Orlando Magic have given R.J. Hampton his chance to shine

R.J. Hampton was seeking an opportunity on the court. The young Orlando Magic have given him every chance to shine. Mandatory Credit: Isaiah J. Downing-USA TODAY Sports
R.J. Hampton was seeking an opportunity on the court. The young Orlando Magic have given him every chance to shine. Mandatory Credit: Isaiah J. Downing-USA TODAY Sports /

R.J. Hampton was hungry for an opportunity.

Every young player would be. Especially when they are on a team with championship aspirations. It can be hard for them to make their mark. They have to work behind the scenes and wait for their chance.

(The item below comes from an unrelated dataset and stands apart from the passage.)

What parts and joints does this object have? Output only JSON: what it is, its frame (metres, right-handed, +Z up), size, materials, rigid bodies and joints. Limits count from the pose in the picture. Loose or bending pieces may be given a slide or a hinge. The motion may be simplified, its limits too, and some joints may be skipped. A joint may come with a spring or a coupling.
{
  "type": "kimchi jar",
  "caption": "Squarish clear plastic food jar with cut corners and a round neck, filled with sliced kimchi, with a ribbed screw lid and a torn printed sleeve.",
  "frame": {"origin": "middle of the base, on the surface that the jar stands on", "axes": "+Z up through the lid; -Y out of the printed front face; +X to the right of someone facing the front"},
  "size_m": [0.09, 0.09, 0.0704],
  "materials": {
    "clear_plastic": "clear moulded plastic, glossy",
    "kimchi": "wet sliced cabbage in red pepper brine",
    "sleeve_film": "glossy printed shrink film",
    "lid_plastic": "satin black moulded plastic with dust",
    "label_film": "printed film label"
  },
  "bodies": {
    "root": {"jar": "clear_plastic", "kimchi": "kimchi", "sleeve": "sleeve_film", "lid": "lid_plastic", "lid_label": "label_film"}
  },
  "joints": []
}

The Denver Nuggets were still excited for what Hampton, the No. 5 player in the high school class of 2019 according to 247Sports.com who chose to play in the NBL in Australia, could be. They just could not find the time or space to let him grow and learn on the floor.

Hampton showed exactly why the Denver Nuggets believed in him so much once he got on the floor though.

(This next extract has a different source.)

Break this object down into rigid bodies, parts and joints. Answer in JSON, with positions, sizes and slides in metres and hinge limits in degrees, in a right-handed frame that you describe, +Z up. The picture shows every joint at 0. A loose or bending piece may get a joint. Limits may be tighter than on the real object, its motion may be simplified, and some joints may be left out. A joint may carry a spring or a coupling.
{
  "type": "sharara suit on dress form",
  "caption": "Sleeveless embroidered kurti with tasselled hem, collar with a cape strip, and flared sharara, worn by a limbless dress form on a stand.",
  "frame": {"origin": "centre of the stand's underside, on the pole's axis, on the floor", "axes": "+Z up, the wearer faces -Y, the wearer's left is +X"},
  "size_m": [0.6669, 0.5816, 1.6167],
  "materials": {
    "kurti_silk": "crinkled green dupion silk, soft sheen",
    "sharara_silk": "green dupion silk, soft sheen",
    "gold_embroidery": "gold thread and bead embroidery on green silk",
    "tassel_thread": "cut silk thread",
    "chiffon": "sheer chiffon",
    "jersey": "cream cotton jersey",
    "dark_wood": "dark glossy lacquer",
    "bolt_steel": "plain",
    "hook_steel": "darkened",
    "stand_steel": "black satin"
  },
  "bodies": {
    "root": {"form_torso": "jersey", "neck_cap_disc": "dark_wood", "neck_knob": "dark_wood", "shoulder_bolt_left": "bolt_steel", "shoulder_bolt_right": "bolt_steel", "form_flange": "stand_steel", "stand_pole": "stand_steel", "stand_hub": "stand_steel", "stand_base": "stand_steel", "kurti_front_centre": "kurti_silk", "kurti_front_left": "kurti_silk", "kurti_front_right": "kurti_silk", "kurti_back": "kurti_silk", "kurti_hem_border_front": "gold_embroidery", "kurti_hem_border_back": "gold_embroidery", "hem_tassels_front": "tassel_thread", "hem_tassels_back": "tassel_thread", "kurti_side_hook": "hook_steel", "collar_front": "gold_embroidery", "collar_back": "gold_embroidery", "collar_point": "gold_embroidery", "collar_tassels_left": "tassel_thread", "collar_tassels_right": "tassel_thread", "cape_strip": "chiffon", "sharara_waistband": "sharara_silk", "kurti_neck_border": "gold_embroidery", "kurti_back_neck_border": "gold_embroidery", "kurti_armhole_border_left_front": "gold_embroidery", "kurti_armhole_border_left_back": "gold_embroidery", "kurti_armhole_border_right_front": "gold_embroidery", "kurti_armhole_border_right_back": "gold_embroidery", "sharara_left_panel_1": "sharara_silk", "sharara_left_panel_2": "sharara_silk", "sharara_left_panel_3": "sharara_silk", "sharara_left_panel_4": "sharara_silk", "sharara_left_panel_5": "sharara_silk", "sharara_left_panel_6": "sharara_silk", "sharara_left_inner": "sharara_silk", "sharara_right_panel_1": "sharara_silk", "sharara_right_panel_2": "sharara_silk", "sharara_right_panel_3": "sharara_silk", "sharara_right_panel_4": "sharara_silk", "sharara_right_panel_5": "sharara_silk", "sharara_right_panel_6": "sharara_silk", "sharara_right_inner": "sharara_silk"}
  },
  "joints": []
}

Unfortunately for the Nuggets, it came for him in a Magic uniform. With the championship in sight, the Nuggets pushed all in on Aaron Gordon and had to give up the promising young guard to get him.

The Magic were happy to take the chance on the talented guard. And even five games in, they are seeing plenty in him to believe in as they begin their rebuild.

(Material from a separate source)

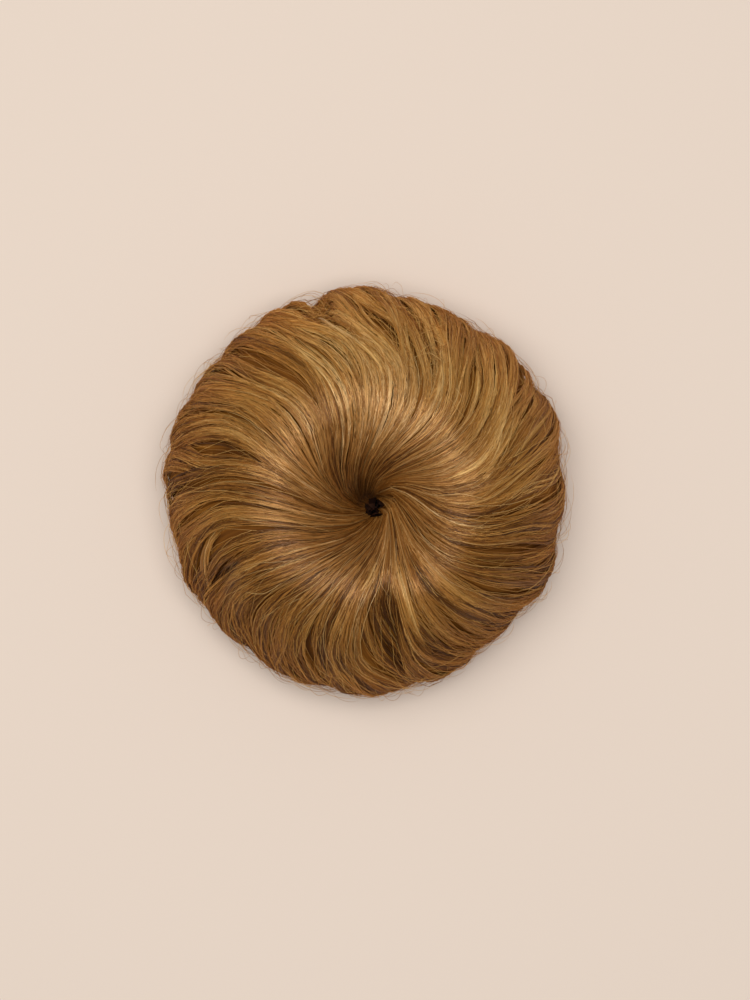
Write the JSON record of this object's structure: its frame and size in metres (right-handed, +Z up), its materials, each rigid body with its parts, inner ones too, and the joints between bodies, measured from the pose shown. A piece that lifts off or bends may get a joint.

This is his chance and so far he is taking advantage of it.

R.J. Hampton struggled to get off the bench with the loaded Denver Nuggets despite his clear talent. With the Orlando Magic, the 19-year-old guard is starting to shine and grow.

Take a key play in the third quarter of the Orlando Magic’s loss to the Denver Nuggets.

With the Magic trying to hold onto their lead, Dwayne Bacon drove the lane and missed a contested layup. Jamal Murray was trailing and grabbed the rebound. But Hampton caught up behind him and stole the ball, staying in bounds as he leaped to catch up to Murray.

R.J. Hampton kicked the ball back out to Terrence Ross who fed it back to him in the corner for a three. The play deserves to be watched and marveled at:

This was an incredible display of athleticism and timing. A sign of what Hampton can do and the plays he can make. These are not the plays of someone who deserves to be buried on the bench.

His circumstance in Denver was clearly just a matter of the Nuggets’ place in the NBA hierarchy and not about Hampton or his ability. Free from the championship spotlight, Hampton is stepping up and making an impact as the Magic begin their rebuild.

His speed is already the biggest thing that stands out. Without a combine for much of the 2020 Draft class, there is no baseline to try to compare Hampton’s speed. But it is evident in watching him how much he belongs and that he might have an elite talent already.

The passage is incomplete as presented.